§ **Your objective**
Find the lines with "part" in them and copy them out.

§ **Data for this exercise**
.....
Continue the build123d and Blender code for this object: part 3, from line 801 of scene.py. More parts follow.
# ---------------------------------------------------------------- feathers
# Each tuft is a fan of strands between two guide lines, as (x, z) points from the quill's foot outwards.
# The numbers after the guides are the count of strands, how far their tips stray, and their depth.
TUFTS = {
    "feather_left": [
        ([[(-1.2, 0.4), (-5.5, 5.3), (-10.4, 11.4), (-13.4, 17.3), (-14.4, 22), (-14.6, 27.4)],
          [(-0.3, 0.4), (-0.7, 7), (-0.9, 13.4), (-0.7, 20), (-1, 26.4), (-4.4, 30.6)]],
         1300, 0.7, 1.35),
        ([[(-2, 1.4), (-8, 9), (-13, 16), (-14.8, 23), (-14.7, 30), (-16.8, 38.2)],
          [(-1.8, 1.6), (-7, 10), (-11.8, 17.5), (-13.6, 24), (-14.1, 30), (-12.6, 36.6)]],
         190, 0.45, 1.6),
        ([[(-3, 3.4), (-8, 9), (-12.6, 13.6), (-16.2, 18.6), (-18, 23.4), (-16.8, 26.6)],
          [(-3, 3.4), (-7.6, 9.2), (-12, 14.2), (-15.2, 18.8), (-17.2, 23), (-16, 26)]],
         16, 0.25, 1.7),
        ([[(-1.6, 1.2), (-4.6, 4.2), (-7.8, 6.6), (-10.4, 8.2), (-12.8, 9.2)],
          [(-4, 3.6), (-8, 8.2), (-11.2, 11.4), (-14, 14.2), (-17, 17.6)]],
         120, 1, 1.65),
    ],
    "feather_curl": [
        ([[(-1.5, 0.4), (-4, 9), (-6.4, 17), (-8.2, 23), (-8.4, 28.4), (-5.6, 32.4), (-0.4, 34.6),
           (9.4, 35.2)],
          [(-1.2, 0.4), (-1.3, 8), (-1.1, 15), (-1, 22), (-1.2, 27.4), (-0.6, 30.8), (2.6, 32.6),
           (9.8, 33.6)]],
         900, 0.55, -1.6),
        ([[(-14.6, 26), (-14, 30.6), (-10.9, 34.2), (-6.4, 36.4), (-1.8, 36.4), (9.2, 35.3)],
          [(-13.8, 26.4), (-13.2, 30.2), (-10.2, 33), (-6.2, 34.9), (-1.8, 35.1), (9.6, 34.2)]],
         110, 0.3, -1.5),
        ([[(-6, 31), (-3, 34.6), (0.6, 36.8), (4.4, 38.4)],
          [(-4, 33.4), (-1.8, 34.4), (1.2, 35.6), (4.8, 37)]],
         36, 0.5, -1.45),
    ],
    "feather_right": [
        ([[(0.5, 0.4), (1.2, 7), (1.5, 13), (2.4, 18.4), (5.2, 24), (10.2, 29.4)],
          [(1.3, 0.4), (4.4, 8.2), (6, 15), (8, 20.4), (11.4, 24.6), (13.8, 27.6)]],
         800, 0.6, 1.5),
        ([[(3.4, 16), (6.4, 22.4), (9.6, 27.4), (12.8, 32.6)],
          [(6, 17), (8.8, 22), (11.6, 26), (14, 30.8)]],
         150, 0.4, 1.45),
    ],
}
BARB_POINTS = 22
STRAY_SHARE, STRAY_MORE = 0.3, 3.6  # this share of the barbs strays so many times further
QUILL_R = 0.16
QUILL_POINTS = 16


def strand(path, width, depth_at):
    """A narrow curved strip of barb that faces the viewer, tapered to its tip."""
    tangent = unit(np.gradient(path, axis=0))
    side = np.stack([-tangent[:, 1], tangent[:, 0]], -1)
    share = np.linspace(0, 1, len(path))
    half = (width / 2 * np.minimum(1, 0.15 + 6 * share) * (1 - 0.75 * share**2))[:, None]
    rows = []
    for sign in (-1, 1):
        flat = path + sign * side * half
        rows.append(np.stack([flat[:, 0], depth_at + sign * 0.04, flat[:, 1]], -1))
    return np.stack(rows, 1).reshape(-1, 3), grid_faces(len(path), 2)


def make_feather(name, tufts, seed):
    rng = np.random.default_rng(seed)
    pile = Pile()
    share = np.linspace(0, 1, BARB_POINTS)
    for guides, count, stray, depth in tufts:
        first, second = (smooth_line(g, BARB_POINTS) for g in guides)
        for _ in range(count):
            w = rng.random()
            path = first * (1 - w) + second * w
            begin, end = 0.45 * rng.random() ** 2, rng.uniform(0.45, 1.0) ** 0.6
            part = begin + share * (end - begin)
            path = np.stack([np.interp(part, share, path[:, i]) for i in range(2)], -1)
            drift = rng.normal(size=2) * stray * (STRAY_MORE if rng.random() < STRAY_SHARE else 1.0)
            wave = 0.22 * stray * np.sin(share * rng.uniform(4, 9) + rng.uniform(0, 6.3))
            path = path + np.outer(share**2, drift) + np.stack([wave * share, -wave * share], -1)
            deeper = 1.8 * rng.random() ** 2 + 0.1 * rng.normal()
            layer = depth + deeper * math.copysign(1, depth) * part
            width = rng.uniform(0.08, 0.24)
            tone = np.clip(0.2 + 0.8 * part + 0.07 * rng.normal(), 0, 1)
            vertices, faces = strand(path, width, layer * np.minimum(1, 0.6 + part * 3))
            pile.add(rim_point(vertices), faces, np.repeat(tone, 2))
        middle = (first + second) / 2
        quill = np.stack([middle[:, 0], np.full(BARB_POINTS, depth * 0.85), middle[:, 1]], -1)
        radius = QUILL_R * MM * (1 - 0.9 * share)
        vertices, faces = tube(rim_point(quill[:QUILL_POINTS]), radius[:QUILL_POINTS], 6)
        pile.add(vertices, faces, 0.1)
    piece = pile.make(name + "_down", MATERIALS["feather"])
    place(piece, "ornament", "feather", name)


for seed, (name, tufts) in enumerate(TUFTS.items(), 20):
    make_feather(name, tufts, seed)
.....
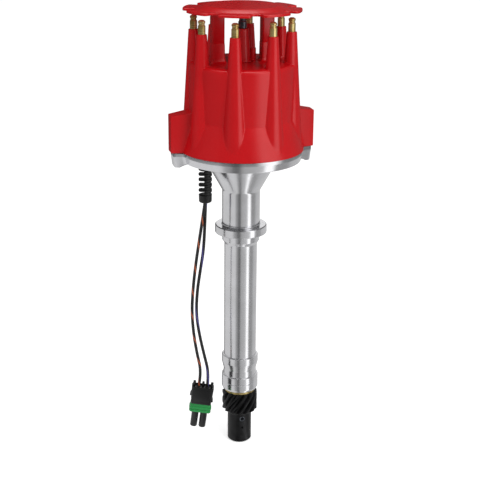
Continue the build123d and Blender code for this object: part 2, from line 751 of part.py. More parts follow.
.....
§ **Solved exercise**
Continue the build123d and Blender code for this object: part 3, from line 801 of scene.py. More parts follow.
            part = begin + share * (end - begin)
            path = np.stack([np.interp(part, share, path[:, i]) for i in range(2)], -1)
            layer = depth + deeper * math.copysign(1, depth) * part
            tone = np.clip(0.2 + 0.8 * part + 0.07 * rng.normal(), 0, 1)
            vertices, faces = strand(path, width, layer * np.minimum(1, 0.6 + part * 3))
Continue the build123d and Blender code for this object: part 2, from line 751 of part.py. More parts follow.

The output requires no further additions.